Joe, hooray for hackberries. So happy Madison is planting them. Did you read Lab Girl? Hope Jahren did her dissertation on hackberry. Did some molecular work and discovered portions of the hard seed resemble opal.
I am one of those that seek out the obscure. Thank you sir spotlighting Michele’s, I have
Loved it for decades. I need to get back on the road, although it’s a bit longer than 45 minutes
I found this from a Facebook post by Sandy Mush Herb Nursery today. You and Sandy Mush were two of my favorite nurseries when I had my first garden, back in central North Carolina.

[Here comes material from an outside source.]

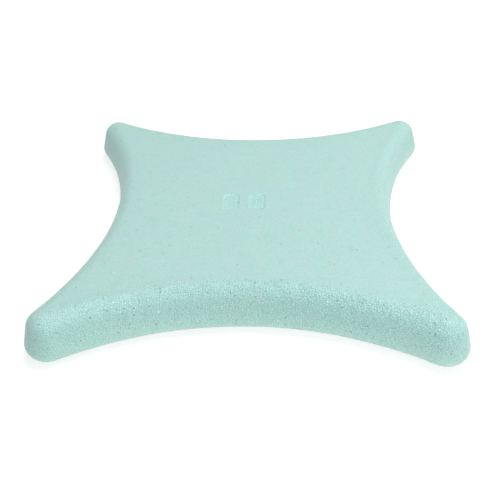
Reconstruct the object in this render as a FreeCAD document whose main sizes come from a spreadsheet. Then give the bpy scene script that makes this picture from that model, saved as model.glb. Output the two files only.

I actually remember getting the catalog you have in this post! I was sad to see you go, some of my favorite plants came from Holbrook. I am now in east Tennessee, several gardens later, and still get plants from Sandy Mush. My most recent blog post actually references them- https://troutcove.com/2022/06/04/gregory-bald-azaleas/ . Thanks for the post, I miss your nursery but am happy to find your website!
Ruth, thank you. It makes me happy to know you remember the catalog cover with Molly, the draft horses and the Holbrook Farm garden. Glad you found the Garden Rant. I’m envious of you and your beautiful native, deciduous azaleas.
It was definitely a memorable cover, and catalog! I’ve bookmarked the Garden Rant and will return for more posts. In my previous garden I had lots of azaleas and rhododendrons growing naturally, but here I have to add them. Still, they settle in well since this is close to their home turf. Thanks again for all the great plants you used to offer, and the words you continue to share.
Allen, no matter how long you take to put words on paper, (or on the computer,) I always look forward to your rants. You are a gifted writer.
Locally owned nurseries are always the best options for any gardeners, and especially for beginners. Not only are they usually charming, like the ones you highlighted in your post, but they usually have knowledgeable people that actually can answer your questions. And, you’re supporting your own local economy. It’s a win/win/win situation.